Cuts also include the elimination of corporate subsidies for research and investment. These subsidies come to corporations in the form of tax breaks, industrial revenue bonds, and tax increment financing designed to woo businesses to particular regions to create and increase jobs. The only problem with "corporate welfare," the "socialistic program" debate name for these subsidies, has been in the area of monitoring and accountability - a problem that is actively being addressed.

In 1995, MAPA (Minnesota Alliance for Progressive Action) won the first comprehensive subsidy disclosure law. And Good Jobs First documented that at least 36 states, 26 cities and five counties all attach job quality standards to these subsidies, which is an 11-fold increase since 1994. While Bush claims he does not want any "ornaments" on his "Christmas Tree" (budget proposal), those big corporations, who benefit from these government incentives, may be your employer who require these subsidies to continue to develop their business so that they can give you a paycheck.

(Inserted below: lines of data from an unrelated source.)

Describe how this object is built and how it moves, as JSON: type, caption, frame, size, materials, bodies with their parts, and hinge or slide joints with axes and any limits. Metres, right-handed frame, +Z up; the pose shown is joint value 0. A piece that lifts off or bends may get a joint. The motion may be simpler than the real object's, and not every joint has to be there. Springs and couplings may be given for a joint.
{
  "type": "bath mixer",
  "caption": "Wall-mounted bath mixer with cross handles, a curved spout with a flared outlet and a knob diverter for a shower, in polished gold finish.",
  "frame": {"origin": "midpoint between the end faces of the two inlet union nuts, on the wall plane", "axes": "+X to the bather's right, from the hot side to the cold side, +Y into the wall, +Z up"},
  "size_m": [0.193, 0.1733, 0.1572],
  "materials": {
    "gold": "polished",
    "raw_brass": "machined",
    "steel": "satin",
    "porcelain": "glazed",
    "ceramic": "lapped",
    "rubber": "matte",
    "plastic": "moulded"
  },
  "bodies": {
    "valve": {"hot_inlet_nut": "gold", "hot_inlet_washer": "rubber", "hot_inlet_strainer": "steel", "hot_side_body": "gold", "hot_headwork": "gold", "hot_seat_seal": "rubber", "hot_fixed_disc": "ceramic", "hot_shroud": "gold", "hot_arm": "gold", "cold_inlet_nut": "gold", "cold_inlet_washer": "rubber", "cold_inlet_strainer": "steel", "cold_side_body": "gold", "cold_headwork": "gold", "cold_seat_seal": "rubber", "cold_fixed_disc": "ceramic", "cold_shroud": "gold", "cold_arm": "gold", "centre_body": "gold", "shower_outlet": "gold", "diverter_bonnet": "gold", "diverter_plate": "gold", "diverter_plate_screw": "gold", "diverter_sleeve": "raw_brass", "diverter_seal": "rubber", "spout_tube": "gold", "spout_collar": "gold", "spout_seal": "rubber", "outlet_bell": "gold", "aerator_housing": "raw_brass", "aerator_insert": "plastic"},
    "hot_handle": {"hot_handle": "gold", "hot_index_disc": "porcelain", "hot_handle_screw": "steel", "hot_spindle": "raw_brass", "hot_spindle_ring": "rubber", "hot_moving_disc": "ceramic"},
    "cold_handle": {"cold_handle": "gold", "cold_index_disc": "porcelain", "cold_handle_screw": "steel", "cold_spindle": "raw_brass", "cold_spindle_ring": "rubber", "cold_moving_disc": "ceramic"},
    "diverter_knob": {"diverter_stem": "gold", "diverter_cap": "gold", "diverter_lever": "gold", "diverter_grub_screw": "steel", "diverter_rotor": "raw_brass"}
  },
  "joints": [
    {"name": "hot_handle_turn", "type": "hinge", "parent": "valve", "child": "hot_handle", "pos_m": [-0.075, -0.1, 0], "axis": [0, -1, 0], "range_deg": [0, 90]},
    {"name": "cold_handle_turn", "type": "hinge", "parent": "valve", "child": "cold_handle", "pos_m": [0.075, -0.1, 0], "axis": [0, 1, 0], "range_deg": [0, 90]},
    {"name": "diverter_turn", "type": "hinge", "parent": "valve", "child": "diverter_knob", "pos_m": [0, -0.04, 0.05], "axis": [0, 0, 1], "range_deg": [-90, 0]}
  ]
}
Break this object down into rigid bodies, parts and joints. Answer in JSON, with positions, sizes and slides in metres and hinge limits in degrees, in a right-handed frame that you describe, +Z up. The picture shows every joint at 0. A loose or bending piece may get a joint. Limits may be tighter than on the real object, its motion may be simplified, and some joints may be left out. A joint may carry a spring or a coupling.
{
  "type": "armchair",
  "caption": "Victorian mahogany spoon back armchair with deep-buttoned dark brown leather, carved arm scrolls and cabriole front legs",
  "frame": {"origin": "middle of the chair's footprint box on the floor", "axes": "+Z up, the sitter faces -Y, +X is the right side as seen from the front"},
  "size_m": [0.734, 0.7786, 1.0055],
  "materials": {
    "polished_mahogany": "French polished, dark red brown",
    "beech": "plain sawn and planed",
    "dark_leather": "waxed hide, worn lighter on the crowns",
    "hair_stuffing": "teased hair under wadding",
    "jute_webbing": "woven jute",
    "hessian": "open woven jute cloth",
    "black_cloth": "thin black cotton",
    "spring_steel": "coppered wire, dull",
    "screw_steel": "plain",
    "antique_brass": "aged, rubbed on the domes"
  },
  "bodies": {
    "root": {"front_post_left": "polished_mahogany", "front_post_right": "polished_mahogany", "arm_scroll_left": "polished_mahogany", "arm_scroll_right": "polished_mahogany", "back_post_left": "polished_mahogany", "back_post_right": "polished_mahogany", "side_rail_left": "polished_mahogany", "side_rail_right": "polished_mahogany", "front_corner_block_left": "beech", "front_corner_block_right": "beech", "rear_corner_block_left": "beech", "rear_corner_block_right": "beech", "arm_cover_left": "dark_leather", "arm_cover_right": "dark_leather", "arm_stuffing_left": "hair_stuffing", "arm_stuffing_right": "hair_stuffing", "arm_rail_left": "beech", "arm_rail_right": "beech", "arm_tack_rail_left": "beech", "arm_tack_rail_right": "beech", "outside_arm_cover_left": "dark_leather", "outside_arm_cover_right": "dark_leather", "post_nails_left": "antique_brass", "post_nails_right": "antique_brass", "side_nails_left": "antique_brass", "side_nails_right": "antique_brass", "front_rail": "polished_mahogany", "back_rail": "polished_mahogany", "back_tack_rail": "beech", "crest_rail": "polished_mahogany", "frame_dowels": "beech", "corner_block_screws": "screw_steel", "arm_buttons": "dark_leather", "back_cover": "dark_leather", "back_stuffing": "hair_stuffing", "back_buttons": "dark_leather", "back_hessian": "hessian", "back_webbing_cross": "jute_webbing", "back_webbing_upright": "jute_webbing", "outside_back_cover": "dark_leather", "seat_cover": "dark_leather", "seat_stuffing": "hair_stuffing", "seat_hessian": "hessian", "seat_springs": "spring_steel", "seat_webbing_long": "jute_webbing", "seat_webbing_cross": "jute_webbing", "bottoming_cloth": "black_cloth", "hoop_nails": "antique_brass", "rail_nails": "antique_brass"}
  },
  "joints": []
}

Jobs are the critical success factor for creating prosperity. The wealth that this country creates results from those who contribute taxes to Uncle Sam. And, as anyone would agree, job security is far more important than a tax cut: you have to have a job to get one.

Cuts also reportedly include the Export-Import Bank, which provided $12.6B in loans, guarantees and credit insurance to boost sales of US goods overseas in the last year. We are in the midst of a record trade deficit and businesses are already protesting cuts to the Bank, with good reason: If you don't export, what does that mean? You lose jobs in the United States. Again, without a job, you won't get a tax cut.

This is just the beginning of the Bush cut-list. Since he seems to be confoundedly living in the past, he understands that the reason that Reagan's tax cuts failed was due to increased government spending, so he doesn't want to make that monsterous-deficit mistake again. But not only is he ignoring what American's want, he, obviously, doesn't have a clue how important jobs are to this country.

His meeting with President Fox in Mexico, recently, included a discussion regarding making it easier for the Mexican people to cross the border and work here: cheap labor. The cost of living is significantly less in Mexico than it is in the United States. This includes allowing (unsafe vehicles and products) truckers to conduct business in this country, which has the likelihood of reducing US production and wages to many Americans living in border states. More job loss to American citizens.

Chief of Staff, Andrew Card, discussed how the President's budget will pay down the debt, "in a very, very fast way, in fact it will pay down America's debt about as much as you can possibly pay down that debt," whatever that means. If any cut involves the loss of jobs, not only will we not be able to pay down the debt, we will end up in a recession the likes of which this country has never seen, irrespective of tax cuts or other worthwhile social programs proposed by Bush.

Increasing education spending by 11%, a 5% increase in Pentagon spending, plus the reported $1 trillion that he plans to set aside for Social Security private investment accounts are all proposals that take a lot of tax money, but do not necessarily result in adding to the GDP or the creation of jobs. For example, if Bush really wants accountability in our nation's schools, can you imagine how much just the federal and state administration costs of this program will be? There won't be any money left for additional teachers.

In this Republic, like it or not, social programs are here to stay. To maintain prosperity, federally funded programs must include ones that stimulate all businesses, small businesses and big businesses alike - so that people can have jobs, so that we can all continue to pay taxes to pay down the debt, so that we can pay for increases in education spending, pentagon spending, reforms to our health care system, and Social Security, PLUS the programs that American's really want, which does not seem to include R&D funding that Bush is offering to the drug companies who financed his election.

And any American who continues to call any federal or state program "socialistic," should immediately return their Social Security check, stop accepting Medicare, home school your family, and quit paying taxes altogether.